As the topic says it all… the shuffle or random mode in the iphone (or maybe even the ipods in general) are not random! You’ve noticed the same songs play in the same “random” order.. annoying I know.

I remember creating a random number generator back in school (in the C programming language), but to my surprise the rand function wasn’t actually random! Maybe the first time around it seemed random… but it was the same random every time you ran the program. You had to custom code the random to be truly random.

So I’m guessing there are just some lazy programmers working at apple that can’t write a proper shuffle program.

Though recently I’ve heard people say that it shuffles the entire play list when you start up (power on) or whatever… which may be the case… but that is also a very poor way to do it!

No one turns their phone off very often or at all if its not necessary. I leave my phone on until it starts to bug out and lock up.

I want my shuffle to be random for each song! wow that would be great! A shuffle program the way it’s expected to be? Whaatt? no way!

Most of my older mp3 players (and hell, even my portable CD player and car) have this button called “random”. When I press it, a random song plays. When I click “previous”, a random song plays, when i click “next” a totally new random song plays! It’s a surprise every time! I love it!

But unfortunately with the apple iphone I press back and it plays what I just listened to (ok not horrible)… but when i press next, i feel like i know what song is going to play next… and I do… and its sad.

I only have a modest library of around 1,000 songs on my iphone. But unfortunately every day I listen to the same hundred or so damn songs over and over and over. It’s annoying that I can’t get any variety in my ipod!

I’ve resorted to closing my eyes and picking songs from the song list with a few flicks up or down beforehand. It’s a better random than the iphone provides that’s for sure.

Update – Nexus One:

I’ve recently switched to Googles Nexus One phone and found the shuffle on this device works absolutely fantastic! I have the same songs, yet the listening experience is easily 2-3 times as good!

When listening to music, you can easily turn shuffle on or off from the currently playing song. (No need to go back a menu or two in, scroll up to the top of the list and select “shuffle”). Nexus One’s shuffle is right on the screen that’s displaying the current song; along with the option to repeat current song, or continuously loop your playlist.

Pressing the back button on the track, brings you to the last listened track (and pressing it again brings you to the track you listened before that one). Now at anytime you press “next”, even if you pressed the back button, it provides you with a RANDOM song! Imagine that! The people at google sure got this right.
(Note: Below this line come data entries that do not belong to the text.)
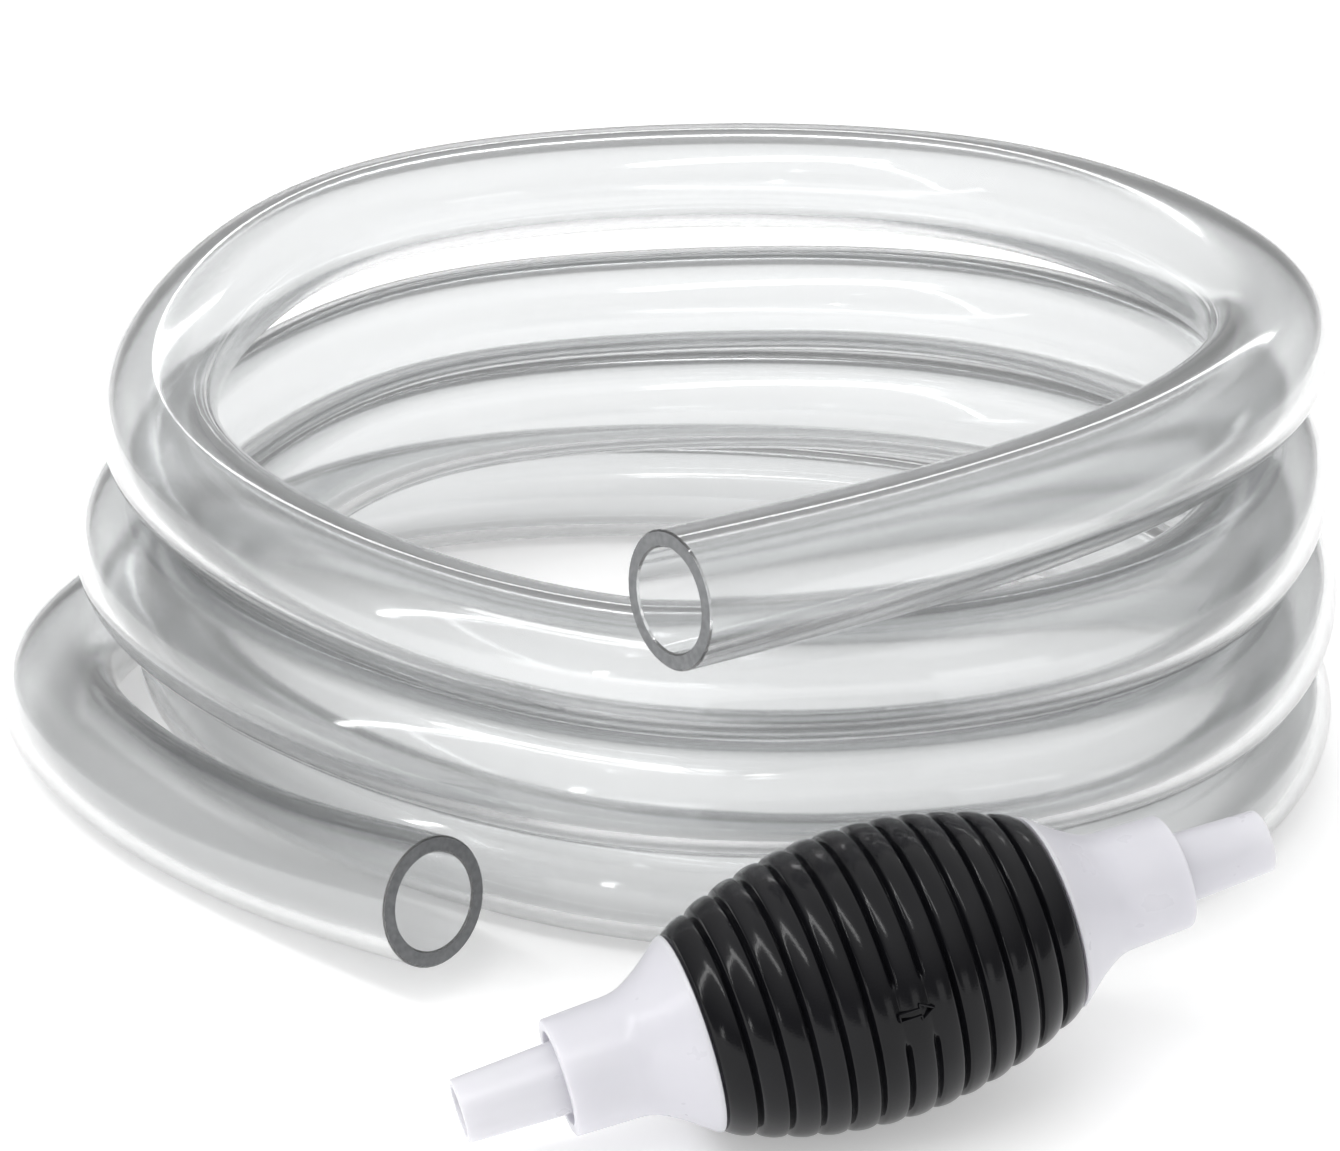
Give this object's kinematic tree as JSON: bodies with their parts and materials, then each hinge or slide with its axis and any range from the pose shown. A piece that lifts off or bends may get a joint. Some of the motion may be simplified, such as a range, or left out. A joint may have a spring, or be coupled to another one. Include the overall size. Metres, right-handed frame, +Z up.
{
  "type": "gravel vacuum siphon",
  "caption": "Aquarium siphon: a ribbed squeeze bulb with one-way valves between two stepped hose nozzles, and a clear hose in a loose coil.",
  "frame": {"origin": "on the floor, under the middle of the pump", "axes": "+X along the pump from its inlet to its outlet, seen from above; +Y from the pump towards the coil; +Z up"},
  "size_m": [0.2453, 0.278, 0.0964],
  "materials": {
    "clear_hose": "clear",
    "black_rubber": "satin",
    "white_plastic": "semi-gloss, slightly translucent",
    "inner_plastic": "satin",
    "grey_silicone": "matt"
  },
  "bodies": {
    "hose": {"hose_upper_end": "clear_hose", "hose_coil": "clear_hose", "hose_lower_end": "clear_hose"},
    "pump": {"squeeze_bulb": "black_rubber", "inlet_housing": "white_plastic", "inlet_nozzle": "white_plastic", "inlet_seal_ring": "grey_silicone", "inlet_valve_seat": "inner_plastic", "outlet_housing": "white_plastic", "outlet_nozzle": "white_plastic", "outlet_seal_ring": "grey_silicone", "outlet_valve_seat": "inner_plastic"},
    "inlet_valve": {"inlet_valve_poppet": "grey_silicone", "inlet_stem_clip": "inner_plastic"},
    "outlet_valve": {"outlet_valve_poppet": "grey_silicone", "outlet_stem_clip": "inner_plastic"}
  },
  "joints": [
    {"name": "pump_lift", "type": "slide", "parent": "hose", "child": "pump", "axis": [0, -0.6, 0.8], "range_m": [0, 0.12]},
    {"name": "inlet_valve_travel", "type": "slide", "parent": "pump", "child": "inlet_valve", "axis": [0.9816, 0, 0.1908], "range_m": [0, 0.0022]},
    {"name": "outlet_valve_travel", "type": "slide", "parent": "pump", "child": "outlet_valve", "axis": [0.9816, 0, 0.1908], "range_m": [0, 0.0022]}
  ]
}
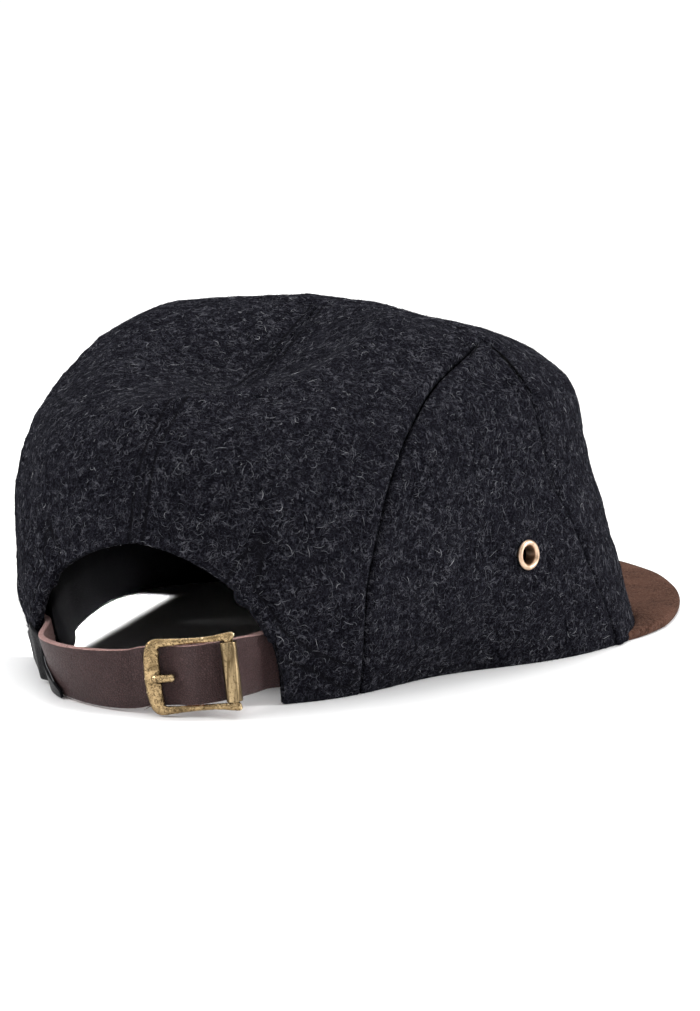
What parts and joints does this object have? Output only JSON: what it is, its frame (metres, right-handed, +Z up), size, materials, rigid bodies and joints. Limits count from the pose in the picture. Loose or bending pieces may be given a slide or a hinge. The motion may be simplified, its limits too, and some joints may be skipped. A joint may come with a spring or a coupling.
{
  "type": "five-panel cap",
  "caption": "Soft wool cap with a short flat suede peak, side eyelets and a buckled leather strap across an open rear arch.",
  "frame": {"origin": "middle of the box round the cap, on the plane that the hem and the peak rest on", "axes": "+Z up through the crown, -Y towards the peak's tip, +Y towards the rear arch, -X towards the wearer's right"},
  "size_m": [0.1788, 0.2768, 0.0997],
  "materials": {
    "wool": "felted charcoal wool melange",
    "black_cloth": "smooth black cloth",
    "suede": "napped brown suede",
    "leather": "satin grained leather",
    "antique_brass": "antiqued, worn on the edges"
  },
  "bodies": {
    "root": {"front_panel": "wool", "side_panel_right": "wool", "side_panel_left": "wool", "rear_panel_right": "wool", "rear_panel_left": "wool", "sweatband": "black_cloth", "brim": "suede", "eyelet_right": "antique_brass", "eyelet_left": "antique_brass", "strap_long": "leather", "strap_short": "leather", "strap_tab": "black_cloth", "buckle_frame": "antique_brass", "buckle_roller": "antique_brass"}
  },
  "joints": []
}
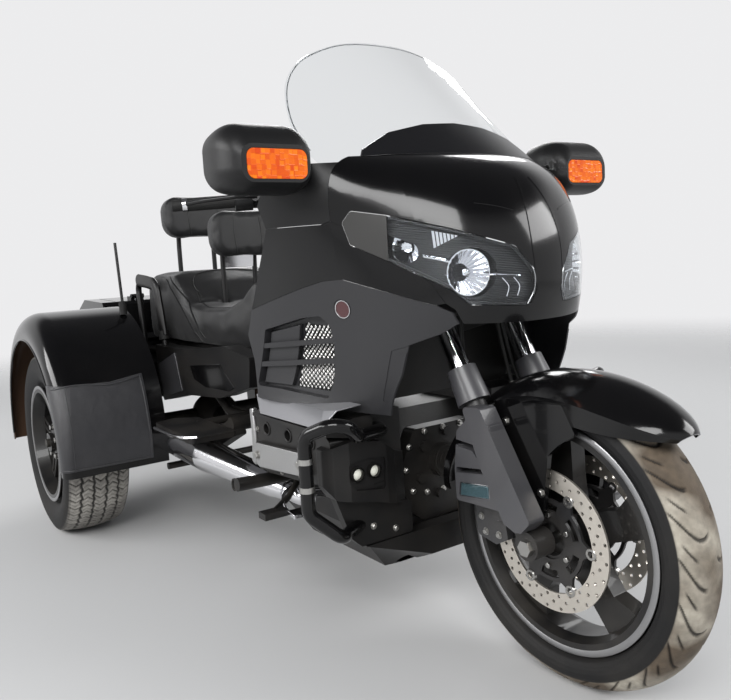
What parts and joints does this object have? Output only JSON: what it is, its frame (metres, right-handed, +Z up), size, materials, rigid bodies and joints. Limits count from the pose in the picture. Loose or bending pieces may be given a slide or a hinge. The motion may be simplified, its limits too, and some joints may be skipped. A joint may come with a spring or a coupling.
{
  "type": "motorized trike",
  "caption": "Touring trike with a faired motorcycle front, a clear screen, a two-place saddle and a covered two-wheel rear axle with a trunk.",
  "frame": {"origin": "on the ground under the middle of the vehicle's box", "axes": "+X forward, +Y to the rider's left, +Z up"},
  "size_m": [2.6999, 1.378, 1.443],
  "materials": {
    "gloss_black": "gloss clear-coated black",
    "matte_graphite": "satin graphite",
    "satin_black": "satin black moulded plastic",
    "cover_grey": "satin grey paint",
    "chrome": "polished chrome",
    "steel_dark": "dark steel",
    "frame_alloy": "painted cast alloy",
    "engine_alloy": "cast alloy, dark painted",
    "disc_steel": "ground steel",
    "rim_black": "satin black cast wheel",
    "tyre": "road rubber",
    "rubber": "moulded rubber",
    "clear_lens": "clear lens",
    "screen_clear": "clear acrylic sheet",
    "screen_smoke": "smoked acrylic",
    "amber_lens": "amber lens",
    "red_lens": "red lens",
    "lamp_body": "dark lamp body",
    "mirror_face": "mirror",
    "mesh_metal": "woven mesh",
    "seat_leather": "black leather",
    "vinyl": "black vinyl"
  },
  "bodies": {
    "chassis": {"frame_spars": "frame_alloy", "engine_block": "engine_alloy", "cylinder_head_covers": "engine_alloy", "timing_cover": "engine_alloy", "belly_cowl": "satin_black", "lamp_pods": "satin_black", "fog_lamps": "clear_lens", "engine_guards": "gloss_black", "exhaust_system": "chrome", "foot_rests": "steel_dark", "rear_axle": "steel_dark", "rear_links": "steel_dark", "rear_fender_right": "gloss_black", "rear_fender_left": "gloss_black", "trunk_body": "gloss_black", "nose_cowl": "gloss_black", "headlight_lenses": "clear_lens", "lamp_corners": "cover_grey", "headlight_housings": "lamp_body", "fairing_stay": "frame_alloy", "fairing_shoulders": "satin_black", "side_fairings": "matte_graphite", "radiator_grilles": "mesh_metal", "radiators": "engine_alloy", "windshield": "screen_clear", "windshield_garnish": "screen_smoke", "mirror_housings": "satin_black", "mirror_signals": "amber_lens", "mirror_glass": "mirror_face", "mirror_stays": "satin_black", "dash_panel": "satin_black", "top_shelter": "gloss_black", "seat": "seat_leather", "seat_pan": "satin_black", "backrests": "seat_leather", "seat_rails": "steel_dark", "side_covers": "satin_black", "tail_lamps": "red_lens", "rear_bumper": "satin_black", "fender_bras": "vinyl", "antenna": "rubber"},
    "steering": {"fork_sliders": "satin_black", "fork_tubes": "chrome", "triple_clamps": "frame_alloy", "handlebar": "steel_dark", "grips": "rubber", "hand_controls": "satin_black", "fork_covers": "cover_grey", "front_axle": "steel_dark", "brake_calipers": "engine_alloy", "front_fender": "gloss_black"},
    "front_wheel": {"front_rim": "rim_black", "front_tyre": "tyre", "brake_discs": "disc_steel"},
    "rear_wheel_right": {"rear_rim_right": "rim_black", "rear_tyre_right": "tyre"},
    "rear_wheel_left": {"rear_rim_left": "rim_black", "rear_tyre_left": "tyre"},
    "trunk_cover": {"trunk_lid": "gloss_black"}
  },
  "joints": [
    {"name": "steering_turn", "type": "hinge", "parent": "chassis", "child": "steering", "pos_m": [1.139, 0, 0], "axis": [-0.4871, 0, 0.8733], "range_deg": [-35, 35]},
    {"name": "front_wheel_spin", "type": "hinge", "parent": "steering", "child": "front_wheel", "pos_m": [1.03, 0, 0.32], "axis": [0, 1, 0], "continuous": true},
    {"name": "rear_wheel_right_spin", "type": "hinge", "parent": "chassis", "child": "rear_wheel_right", "pos_m": [-0.78, -0.55, 0.32], "axis": [0, 1, 0], "continuous": true},
    {"name": "rear_wheel_left_spin", "type": "hinge", "parent": "chassis", "child": "rear_wheel_left", "pos_m": [-0.78, 0.55, 0.32], "axis": [0, 1, 0], "continuous": true},
    {"name": "trunk_lid_hinge", "type": "hinge", "parent": "chassis", "child": "trunk_cover", "pos_m": [-1.002, 0, 0.808], "axis": [0, 1, 0], "range_deg": [0, 75]}
  ]
}
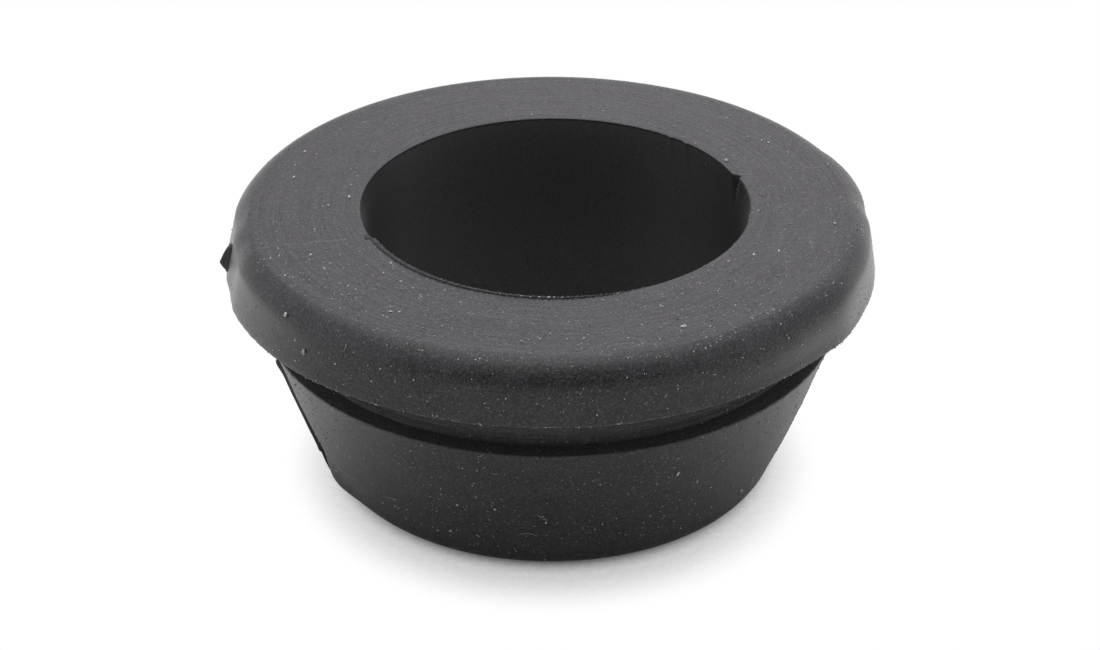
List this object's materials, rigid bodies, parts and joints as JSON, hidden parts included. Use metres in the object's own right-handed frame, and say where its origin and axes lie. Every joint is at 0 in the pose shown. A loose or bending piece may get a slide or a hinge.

It’s funny, while I have the same few hundred songs, I’m listening to ones I haven’t heard once on my iphone… wow :)

The nexus one media player also has the ability to drag a slider back and forth and skip to whichever section of the song  you wish! Very cool. The only thing it doesn’t do out of the box is display the currently playing song on the lock screen. (Not a huge deal, and I’m sure there’s a widget for that).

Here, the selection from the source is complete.